If trying to find the GPU with nvidia-smi, there is nothing found.

So, I need to ensure the GPU is detected.

sudo apt install nvidia-detect
nvidia-detect

I got this confusing error

Detected NVIDIA GPUs:
1b:00.0 VGA compatible controller [0300]: NVIDIA Corporation GA102 [GeForce RTX 3090] [10de:2204] (rev a1)

Checking card:  NVIDIA Corporation GA102 [GeForce RTX 3090] (rev a1)
Uh oh. Your card is not supported by any driver version up to 545.23.06.
A newer driver may add support for your card.
Newer driver releases may be available in backports, unstable or experimental.

There is no way that the latest driver doesn’t support RTX 3090. I check whether it supports or not in NVIDIA driver download page. Of course, is supports.

Solution

When I was confused and reboot the VM again and again, I found the key of the issue. I usually use ssh to connect the VM, but once I connected with VNC (VMRC), I see this error when booting:

[   12.699654] NVRM: loading NVIDIA UNIX x86_64 Kernel Module  530.41.03  Thu Mar 16 19:48:20 UTC 2023
[   12.762447] nvidia-modeset: Loading NVIDIA Kernel Mode Setting Driver for UNIX platforms  530.41.03  Thu Mar 16 19:23:04 UTC 2023
[   12.871331] [drm] [nvidia-drm] [GPU ID 0x00000b00] Loading driver
[   12.972022] ACPI Warning: \_SB.PCI0.PE50.S1F0._DSM: Argument #4 type mismatch - Found [Buffer], ACPI requires [Package] (20210730/nsarguments-61)
[   13.732645] NVRM: GPU 0000:0b:00.0: RmInitAdapter failed! (0x26:0x56:1474)
[   13.732697] BUG: unable to handle page fault for address: 0000000000004628
[   13.732784] NVRM: GPU 0000:0b:00.0: rm_init_adapter failed, device minor number 0

I found out the solution of this issue at nvidia forum.

In a word, I need to install the open kernel version not the default version.
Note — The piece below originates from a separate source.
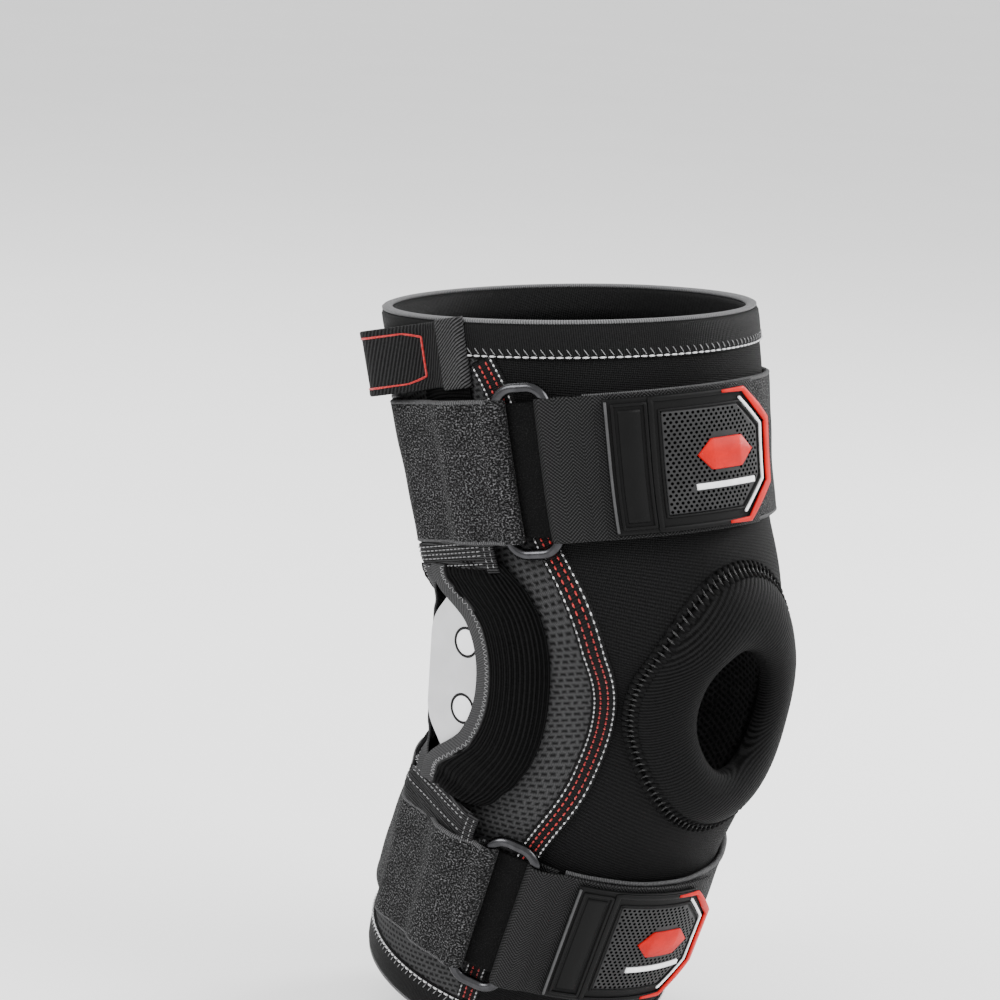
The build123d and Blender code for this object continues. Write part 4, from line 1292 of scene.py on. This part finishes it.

The answer in the forum show I can install the driver with .run file with argument -m=kernel-open.

edit at Nov 8 2024:

It is also possible to install the open kernel version in apt.

So, I cleaned the process installation.

sudo nvidia-uninstall
sudo apt purge -y '^nvidia-*' '^libnvidia-*'
sudo rm -r /var/lib/dkms/nvidia
sudo apt -y autoremove
sudo update-initramfs -c -k `uname -r`
sudo update-grub2
sudo reboot

And install the driver with open kernel.

sudo ./NVIDIA-Linux-x86_64-525.116.04.run -m=kernel-open
sudo update-initramfs -u
sudo reboot

Unfortunately, it still doesn’t solve the problem, Still nothing can be found in nvidia-smi. But is does make some effect, there is no that error when booting.

After further searching, I finally find the solution in the forum.

The solution is add one line of config in /etc/modprobe.d/nvidia.conf (if not exists, create the file).

options nvidia NVreg_OpenRmEnableUnsupportedGpus=1

Reboot, issue solved.

result